Which is to say: Mosley didn’t elevate his rotations when they were incomplete, but 45-win Orlando showed it was a better team than its record suggested when fully healthy. Suggs, still just 24 years old, is the closest Derrick White clone we have in the league. Orlando’s best two-man units were him playing with essentially any of his teammates; if Suggs can handle his elevated minutes (he played 36 on Sunday), then the Magic are a better team. If Mosley wins this series, he might have an offseason case to make for his job: Get me better bench players.

We’re one game into this series. Banchero could turn back into a looser cannon; he needs to maintain three turnovers or fewer, the number he had in Sunday’s opener. Detroit’s missed shots could spray out more predictably, creating those second chance points the team feasted on in the regular season. But Detroit should fear a team that can match its size and physicality; this was the first round’s worst case scenario. Charlotte might’ve outgunned them, but Orlando is a squad that can eat away at the very strengths Detroit has flexed this season.

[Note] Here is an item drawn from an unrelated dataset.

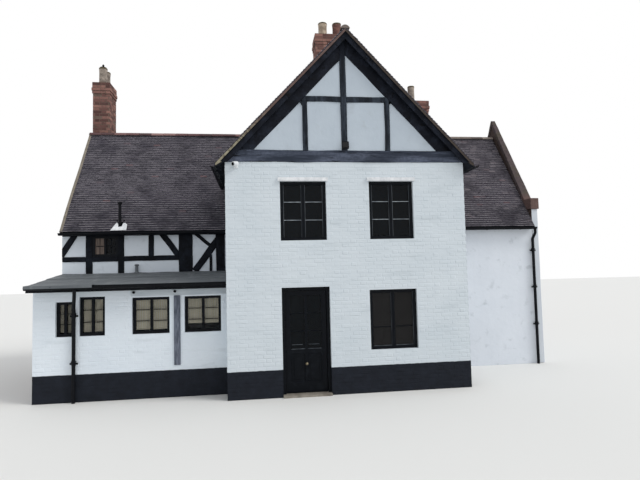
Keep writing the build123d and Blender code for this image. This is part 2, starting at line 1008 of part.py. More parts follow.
with BuildPart() as door_hinge_knuckles:
    for level in hinge_levels:
        foot = leaf_z[0] + level
        top = foot + hinge_length
        z_span = (foot + knuckle_length + hinge_clearance, top - knuckle_length - hinge_clearance)
        block((hinge_x + plate_gap, hinge_x + hinge_plate_width), plate_y, (foot, top))
        block((hinge_x, hinge_x + plate_gap), plate_y, z_span)
        barrel(hinge_barrel_radius, z_span)
        barrel(hinge_pin_radius + hinge_clearance, z_span, Mode.SUBTRACT)

# Gutters, as open half rounds under the tile edges
range_edge = roof_side(*range_roof_sizes, -1)[3]
wing_edge = roof_side(*wing_roof_sizes, 1)[3]


def trough(plane, across, height, length):
    """A half round gutter that runs square to its plane."""
    with BuildSketch(plane) as gutter_section:
        with Locations((across, height)):
            Circle(gutter_radius)
            Circle(gutter_radius - gutter_wall, mode=Mode.SUBTRACT)
        with Locations((across, height + gutter_radius / 2)):
            Rectangle(2 * gutter_radius, gutter_radius, mode=Mode.SUBTRACT)
    extrude(gutter_section.sketch, amount=length)


gutter_height = range_edge[1] - eave_edge / 2
lean_gutter_height = fascia_top - lean_to_gutter_drop
valley_foot = ridge_line - (range_peak + range_roof_rise - wing_edge[1]) / range_slope

with BuildPart() as gutters:
    for side in (-1, 1):
        across = ridge_line + side * (half_range + range_eave_overhang + gutter_radius)
        trough(Plane.YZ.offset(-left_end), across, gutter_height, left_end - half_wing)
        trough(Plane.YZ.offset(half_wing), across, gutter_height, parapet_inner - half_wing)
    trough(
        Plane.YZ.offset(-left_end),
        lean_edge - fascia_thick - gutter_radius,
        lean_gutter_height,
        left_end - half_wing,
    )
    for side in (-1, 1):
        across = side * (half_wing + wing_eave_overhang + gutter_radius)
        run = valley_foot - 2 * gutter_radius - wing_length[0]
        trough(
            Plane.XZ.offset(-(valley_foot - 2 * gutter_radius)),
            across,
            wing_edge[1] - eave_edge / 2,
            run,
        )


# Downpipes, with a swan neck back to the wall
def downpipe(x, gutter_y, top, wall_y):
    """A round pipe from a gutter's foot back to the wall and down to the ground."""
    wall_line = wall_y - downpipe_off_wall
    neck = wall_line - gutter_y
    corners = (
        (x, gutter_y, top),
        (x, gutter_y, top - neck_drop),
        (x, wall_line, top - neck_drop - neck),
        (x, wall_line, 0),
    )
    with BuildLine() as route:
        FilletPolyline(*corners, radius=neck_radius)
    with BuildSketch(Plane(origin=corners[0], x_dir=(1, 0, 0), z_dir=(0, 0, -1))) as bore:
        Circle(downpipe_radius)
    sweep(bore.sketch, path=route.wire())


with BuildPart() as downpipes:
    downpipe(
        parapet_inner - downpipe_radius,
        range_front - range_eave_overhang - gutter_radius,
        gutter_height - gutter_radius,
        range_front,
    )
    downpipe(
        -half_wing - left_downpipe_offset,
        lean_edge - fascia_thick - gutter_radius,
        lean_gutter_height - gutter_radius,
        lean_to_front,
    )

# Flue pipe with its flashing on the left slope
flue_y = range_front - range_eave_overhang + flashing_run / 2
flue_foot = range_under(flue_y) + range_roof_rise
flue_top = range_wall_height + flue_rise
roof_plane_front = flue_y - flashing_run / 2
flashing_rise = flashing_thick / cos(radians(range_pitch))

with BuildPart() as flue_pipe:
    prism_along(
        [
            (roof_plane_front, range_under(roof_plane_front) + range_roof_rise),
            (roof_plane_front, range_under(roof_plane_front) + range_roof_rise + flashing_rise),
            (
                roof_plane_front + flashing_run,
                range_under(roof_plane_front + flashing_run) + range_roof_rise + flashing_rise,
            ),
            (
                roof_plane_front + flashing_run,
                range_under(roof_plane_front + flashing_run) + range_roof_rise,
            ),
        ],
        (flue_line - flashing_width / 2, flue_line + flashing_width / 2),
    )
    with Locations((flue_line, flue_y, flue_foot - flue_radius * range_slope)):
        Cylinder(
            flue_radius,
            flue_top - flue_foot + flue_radius * range_slope,
            align=(Align.CENTER, Align.CENTER, Align.MIN),
        )
    with Locations((flue_line, flue_y, flue_top - flue_cowl_height)):
        Cylinder(flue_cowl_radius, flue_cowl_height, align=(Align.CENTER, Align.CENTER, Align.MIN))
    prism_along(range_section, (-left_end, -half_wing), Mode.SUBTRACT)

for piece, name in (
    (front_wall_left, "front_wall_left"),
    (front_wall_right, "front_wall_right"),
    (front_wall_upper, "front_wall_upper"),
    (wing_left_wall, "wing_left_wall"),
    (wing_right_wall, "wing_right_wall"),
    (wing_rear_wall, "wing_rear_wall"),
    (gable_tie_beams, "gable_tie_beams"),
    (gable_rafters, "gable_rafters"),
    (gable_king_posts, "gable_king_posts"),
    (gable_collars, "gable_collars"),
    (gable_studs, "gable_studs"),
    (gable_panels, "gable_panels"),
    (bargeboards, "bargeboards"),
    (purlin_ends, "purlin_ends"),
    (wing_roof_left, "wing_roof_left"),
    (wing_roof_right, "wing_roof_right"),
    (party_wall, "party_wall"),
    (left_low_wall, "left_low_wall"),
    (frame_plates, "frame_plates"),
    (frame_posts, "frame_posts"),
    (frame_rails, "frame_rails"),
    (frame_braces, "frame_braces"),
    (frame_panels, "frame_panels"),
    (left_rear_wall, "left_rear_wall"),
    (lean_to_wall, "lean_to_wall"),
    (lean_to_roof, "lean_to_roof"),
    (lean_to_fascia, "lean_to_fascia"),
    (left_roof_front, "left_roof_front"),
    (left_roof_rear, "left_roof_rear"),
    (right_roof_front, "right_roof_front"),
    (right_roof_rear, "right_roof_rear"),
    (right_front_wall, "right_front_wall"),
    (right_rear_wall, "right_rear_wall"),
    (parapet_gable, "parapet_gable"),
    (parapet_coping, "parapet_coping"),
    (ridge_tiles, "ridge_tiles"),
    (chimney_stacks, "chimney_stacks"),
    (chimney_pots, "chimney_pots"),
    (ground_floors, "ground_floors"),
    (upper_floors, "upper_floors"),
    (wing_window_frames, "wing_window_frames"),
    (side_window_frames, "side_window_frames"),
    (window_glass, "window_glass"),
    (window_drips, "window_drips"),
    (door_sill, "door_sill"),
    (door_frame, "door_frame"),
    (front_door, "front_door"),
    (door_glass, "door_glass"),
    (door_knob, "door_knob"),
    (door_hinge_pins, "door_hinge_pins"),
    (door_hinge_knuckles, "door_hinge_knuckles"),
    (gutters, "gutters"),
    (downpipes, "downpipes"),
    (flue_pipe, "flue_pipe"),
):
    keep(piece, name)
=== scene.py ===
from math import cos, pi, radians, sin, tan

import bmesh
import bpy
import numpy as np
from mathutils import Matrix, Vector, noise


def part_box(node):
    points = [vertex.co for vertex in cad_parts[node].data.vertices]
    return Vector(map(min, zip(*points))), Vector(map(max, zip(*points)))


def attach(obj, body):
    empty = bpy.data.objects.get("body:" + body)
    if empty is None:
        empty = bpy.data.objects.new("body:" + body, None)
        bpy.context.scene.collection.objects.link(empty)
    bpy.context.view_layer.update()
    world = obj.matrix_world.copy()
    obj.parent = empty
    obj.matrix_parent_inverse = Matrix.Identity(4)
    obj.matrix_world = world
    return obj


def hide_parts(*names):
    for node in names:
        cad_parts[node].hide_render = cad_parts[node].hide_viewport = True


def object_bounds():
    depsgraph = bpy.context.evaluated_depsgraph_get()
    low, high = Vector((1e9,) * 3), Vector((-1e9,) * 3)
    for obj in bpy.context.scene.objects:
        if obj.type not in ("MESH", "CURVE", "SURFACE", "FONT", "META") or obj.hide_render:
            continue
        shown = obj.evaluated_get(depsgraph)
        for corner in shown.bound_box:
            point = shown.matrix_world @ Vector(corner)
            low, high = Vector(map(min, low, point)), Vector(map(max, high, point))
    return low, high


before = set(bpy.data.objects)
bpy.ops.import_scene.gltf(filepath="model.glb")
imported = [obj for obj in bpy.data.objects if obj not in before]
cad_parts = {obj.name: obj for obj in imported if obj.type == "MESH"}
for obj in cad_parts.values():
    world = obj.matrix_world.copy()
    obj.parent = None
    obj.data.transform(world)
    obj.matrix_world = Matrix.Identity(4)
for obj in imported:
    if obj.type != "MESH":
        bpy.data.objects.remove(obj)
cad_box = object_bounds()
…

This might turn out to be the first round’s most interesting series.

WINNER: Victor Wembanyama’s playoff debut

Wembanyama’s postseason debut was brilliant, of course. It’s something that’ll soon become normalized, an event as likely as Anthony Bourdain in a kitchen or Timothee Chalamet in a blockbuster movie, but it’s still human instinct to celebrate things when they happen for the first time. Wembanyama was everything we could have expected him to be.

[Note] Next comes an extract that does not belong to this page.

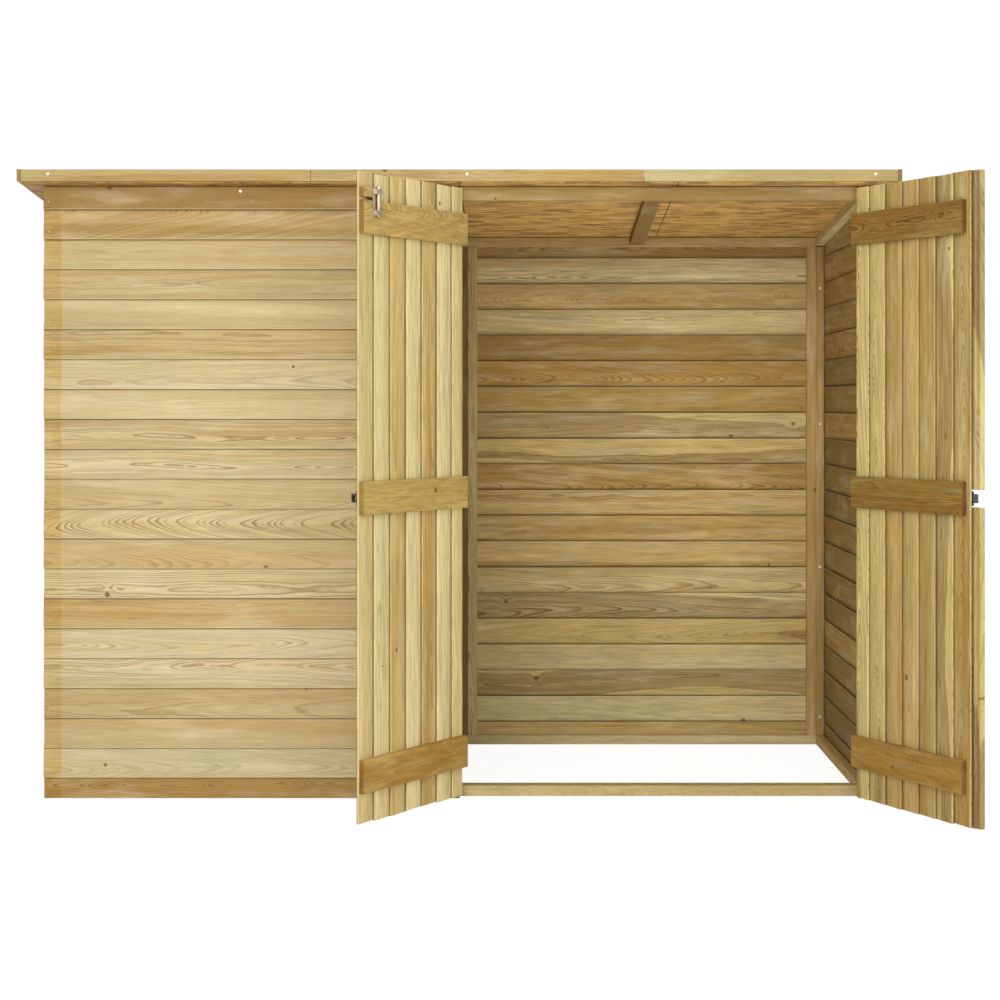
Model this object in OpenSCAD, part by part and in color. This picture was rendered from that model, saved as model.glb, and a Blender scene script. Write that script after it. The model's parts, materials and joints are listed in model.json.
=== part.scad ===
// Timber bike shed with a single-pitch roof and a pair of ledged doors.
// Frame: +X to the right, +Y to the back, +Z up. The origin is on the ground,
// at the middle of the shed's width, in the front plane of the wall framing.

/* [Walls] */
// Width over the wall boards
wall_w = 2200; // [1800:10:2800]
// Depth from the front plane of the framing to its back plane
wall_d = 1010; // [800:10:1500]
// Height of the roof sheets' underside above the front plane of the framing
front_h = 1617; // [1300:1:2000]
// Width of a frame batten's face
stud_w = 28; // [20:1:45]
// Depth of a frame batten, across the wall
frame_t = 24; // [18:1:40]
// Depth of the lapped wall boards over the framing
board_t = 12; // [8:0.5:18]
// Distance of the front panel's middle stud from the panel's outer end
mid_stud_x = 536; // [300:1:700]

/* [Doorway] */
// Width of the post beside the doorway
post_w = 48; // [35:1:80]
// Height of the header over the doorway
header_h = 36; // [28:1:70]
// Height of the sill
sill_h = 28; // [18:1:45]
// Depth of the sill
sill_d = 50; // [30:1:80]

/* [Roof] */
// Pitch of the roof, falling to the back
roof_pitch = 3.76; // [2:0.01:8]
// Thickness of the roof sheets
sheet_t = 11; // [8:0.5:18]
// Gap between two roof sheets
sheet_gap = 1; // [0.5:0.5:4]
// Thickness of the felt on the sheets
felt_t = 2; // [1:0.5:4]
// How far the roof reaches in front of the framing
roof_front = 63; // [40:1:120]
// How far the roof reaches past the walls at each side
roof_side = 60; // [40:1:120]
// How far the roof reaches behind the framing
roof_back = 27; // [24:1:120]
// Thickness of the fascia battens
trim_t = 12; // [10:1:20]
// Height of the fascia battens
trim_h = 31; // [24:1:60]
// How far the roof sheets show below the fascia battens
trim_lift = 4; // [2:1:8]
// Share of the front fascia's length that its left piece takes
fascia_cut_1 = 0.33; // [0.25:0.01:0.4]
// Share of the front fascia's length at which its middle piece ends
fascia_cut_2 = 0.71; // [0.6:0.01:0.75]
// Width of a rafter
rafter_w = 44; // [30:1:70]
// Height of a rafter, which lies flat under the sheets
rafter_h = 24; // [18:1:50]
// Distance of the right rafter from the middle of the shed
rafter_right_x = 516; // [300:1:700]
// Distance of the left rafter from the middle of the shed
rafter_left_x = 550; // [300:1:700]

/* [Doors] */
// Gap between the two door leaves, and between them and the framing
leaf_gap = 5; // [5:0.5:10]
// How much wider the right leaf is than the left one
leaf_extra = 5; // [0:1:20]
// Depth of a leaf's lapped boards
leaf_t = 12; // [8:0.5:18]
// Clearance between a leaf's top and the roof sheets
leaf_top_gap = 6; // [5:0.5:15]
// Clearance between the left leaf and the ground
left_bottom_gap = 11; // [6:0.5:20]
// Clearance between the right leaf and the ground
right_bottom_gap = 6; // [5:0.5:20]
// Height of a ledge
ledge_h = 83; // [50:1:120]
// Thickness of a ledge
ledge_t = 14; // [10:1:22]
// Height of the middle of the bottom ledges
ledge_low = 129; // [90:1:200]
// Distance of the middle of the top ledges below the leaves' top
ledge_drop = 112; // [105:1:200]
// How far the left leaf's ledges stop short of its free edge
left_ledge_short = 5; // [0:1:20]
// How far the right leaf's ledges stop short of its free edge
right_ledge_short = 18; // [0:1:40]
// Width of the cover strip
strip_w = 40; // [30:1:60]
// Thickness of the cover strip
strip_t = 20; // [14:1:30]
// How far the cover strip reaches past the right leaf's free edge
strip_lap = 15; // [10:1:20]
// Height of the gap in the cover strip for the lock bolt
strip_gap = 44; // [40:1:60]
// How far the left door stands open
left_open = 118.6; // [0:0.1:175]
// How far the right door stands open
right_open = 114.2; // [0:0.1:175]

/* [Hinges] */
// Radius of a hinge knuckle
knuckle_r = 5; // [4:0.5:7]
// Radius of a hinge pin
pin_r = 2.5; // [2:0.1:3]
// Length of a whole hinge knuckle
knuckle_l = 60; // [45:1:80]
// Length of a door hinge's strap
strap_l = 250; // [150:5:350]
// Width of the strap where it meets the knuckle
strap_w = 28; // [20:1:35]
// Width of the strap at its tip
strap_tip_w = 14; // [10:1:20]
// Thickness of the hinge plates
plate_t = 2; // [1.5:0.5:3]
// Width of the hinge plate on the post
flap_w = 30; // [20:1:40]

/* [Bolts] */
// Height of the lock bolt above the ground
lock_z = 810; // [600:1:1000]
// Radius of the lock bolt's rod
lock_r = 5; // [4:0.5:7]
// Length of the lock bolt's plate
lock_l = 120; // [90:1:160]
// Height of the lock bolt's plate
lock_h = 36; // [28:1:38]
// Travel of the lock bolt
lock_travel = 40; // [30:1:50]
// Radius of the top bolt's rod
top_r = 4.5; // [3:0.5:6]
// Height of the top bolt's plate
top_plate_h = 73; // [60:1:90]
// Width of the top bolt's plate
top_plate_w = 34; // [28:1:45]
// Distance of the top bolt's middle from the left leaf's free edge
top_inset = 61; // [45:1:120]
// Travel of the top bolt
top_travel = 22; // [15:1:24]

/* [Hidden] */
$fn = 48;

seat = 0.2;                      // play where a sloping face rests on another piece
slope = tan(roof_pitch);
half_w = wall_w / 2;
side_in = half_w - board_t - frame_t;      // inner face of a side wall
rear_in = wall_d - frame_t;                // inner face of the back wall
wall_top = under(frame_t) - seat;          // top of the front wall
wood = "burlywood";
dark_wood = "peru";
steel = "lightgray";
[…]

I can’t choose one single play to highlight.

There was a moment in the fourth quarter, before the Portland Trail Blazers clawed back into punching distance, where Wembanyama bit off even more than he could chew after several isolation successes. (Victor, that spin move is now predictable enough that someone like Jrue Holiday will sit on it; be aware.) But it was an earnest desire from Wembanyama to dominate his debut, which was historic.

WINNER: San Antonio’s fiesta T-shirts

I’m typically ambivalent towards T-shirt gimmicks: Each section wearing the same or color-blocked shirts under fear of Jumbotron embarrassment. (The game operation cameras seek out non-shirt-wearing fans before and early during games to enforce compliance.) A color out feels more apt for college basketball, and I’ve even poked fun at professional teams that have done it before.

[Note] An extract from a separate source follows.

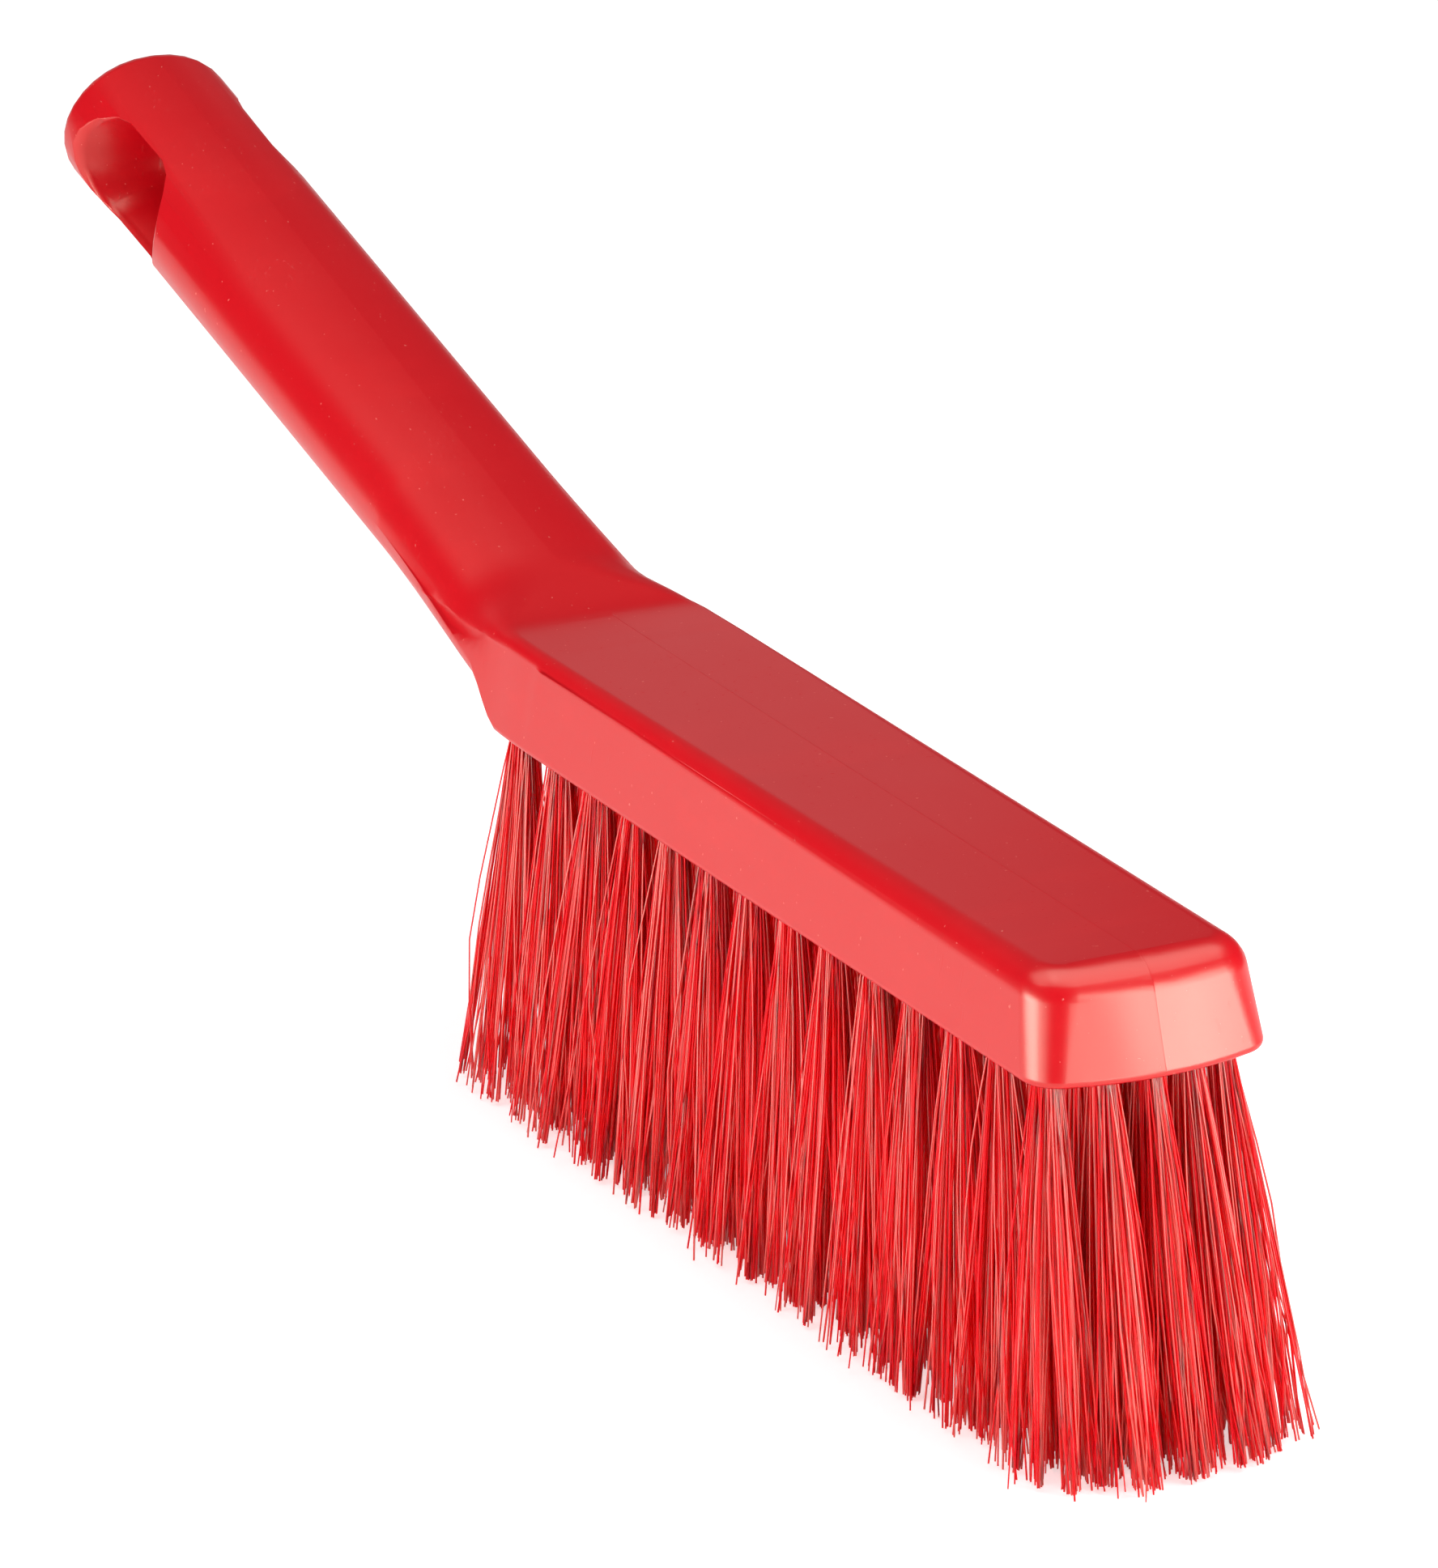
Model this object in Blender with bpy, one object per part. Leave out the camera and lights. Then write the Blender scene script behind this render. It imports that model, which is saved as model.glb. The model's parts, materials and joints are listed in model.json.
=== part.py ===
"""A hand brush: one moulded block-and-handle, with tufts of filament set in blind holes.

Metres, +Z up. The brush stands on the tips of its tufts, its nose towards +X, its handle rising
towards -X, and XZ is its plane of symmetry. The shape is drawn in the block's own frame, where
x = 0 is the nose of the underside and z = 0 is the underside itself. At the end the empty "brush"
carries it to the middle of its own footprint.
"""

import math

import bmesh
import bpy
from mathutils import Matrix, Vector

# Block: a straight bar with a raked, bowed nose.
BLOCK_WIDTH = 0.0376
BLOCK_HEIGHT = 0.0152
BLOCK_LENGTH = 0.1650  # underside, from the nose to where the throat begins to rise
SIDE_DRAFT = 0.0018  # how far the top edge of a side lies inside its lower edge
NOSE_RAKE = 0.0054  # how far the top edge of the nose lies behind its lower edge
NOSE_BOW_RADIUS = 0.0500  # seen from below
NOSE_TOP_BOW_RADIUS = 0.7000  # the top edge of the nose is almost straight
CORNER_RADIUS = 0.0058  # between nose and side, seen from below
TOP_CORNER_RADIUS = 0.0066
RIM_RADIUS = 0.0012
TOP_FILLET_REAR = 0.0022
TOP_FILLET_NOSE = 0.0041

# Handle: an oval bar on a straight, rising axis, fuller towards its end.
OVERALL_LENGTH = 0.3250  # nose of the underside to the end of the handle
HANDLE_RISE = math.radians(15.7)
CREASE_LEAD = 0.0008  # the crease behind the block's top lies this far before the underside's end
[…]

I will not say that about San Antonio’s fiesta-colored T-shirts. Oh my gosh. This was one of the coolest playoff atmospheres I’ve ever seen.

From what we could hear and what those on the ground said, there were many fantastic postseason atmospheres created this weekend, ones that roared and drowned out, at times, even the referees’ whistles. The fans were alive and vibrant with noise. But no arena was more vibrant with color than San Antonio’s. The team shouldn’t overdo this, in my opinion, but it’s perfect to begin each series’ first home game.

LOSER: The Play-In Tournament

WINNER: Best-of-five believers

As we know, the ninth and 10th seeds did not win their matchups. If there was no Play-In Tournament, the only difference would be the Phoenix Suns facing the Spurs and Portland squaring off against the Oklahoma City Thunder. As discussed, it does seem like Portland can make San Antonio work for its first-round win, but Orlando still would’ve faced Detroit if the Play-In Tournament didn’t exist.

It was brilliant to watch one more game where the Warriors reminded us of those special days of the past. Where Stephen Curry had one of his special playoff Play-In-and-the-stats-don’t-count-and-you’ll-never-find-those-numbers-anywhere performances. But the Oklahoma City Thunder and the Boston Celtics dominated both their opening games so damningly that it made me wonder if the best-of-five advocates, ones who believe the league should return to its old first-round format, which was changed in the 2002-03 season.

It won’t change. The NBA and even the owners of a team destined to be first-round fodder enjoy having one more guaranteed home game worth of revenue. (Portland’s new owner sure does; I cannot believe his cost-saving measures included not sending two-way players on the road.)

But in a perfect world where every correct suggestion I make is immediately implemented by Adam Silver, I would suggest this: First-round series should remain best-of-seven but, if a team goes up 3-0, it ends there. It’s a permutation taken from pickup basketball, where a 7-0 or 13-0 lead in a game to 11 or 21 often ends it, and I’d add that to the first round. After that, teams always have to reach four games to win series.

Likewise, the Play-In Tournament won’t change because of that Stephen Curry magic we witnessed. I’m glad to have watched that, at least, but nothing about the series we’re watching now would be all that different without it. As a tanking measure, it’s proven rather meaningless. It also stacks every 1-vs.-8, 2-vs.-7 series on the second day, which meant Sunday’s first five hours of basketball were barely worth tuning into for a casual fan.

These are, at the day’s end, minor quibbles. They did not take away from my enjoyment.

LOSER: The depleted Rockets and Lakers

Kevin Durant was a late scratch from Saturday’s matchup between Los Angeles and Houston, which allowed Los Angeles to rather comfortably outshoot the Rockets in a Game 1 victory that exposed every half-court offensive flaw Houston has had all season. Los Angeles probably can’t replicate this shooting performances — they took 25 fewer shots than the Rockets — more than one or two more times. If J.J. Redick has any adjustments beyond Luka Dončić please get healthy, they’ll be needed.

But winning Game 1 increases the chances Los Angeles can hold out for its injured stars, ideally Dončić halfway through this round and Austin Reaves returning in the next one should they win. And Durant’s absence from this game is a buzzkill, too, even if Houston’s offense should be better than this without him.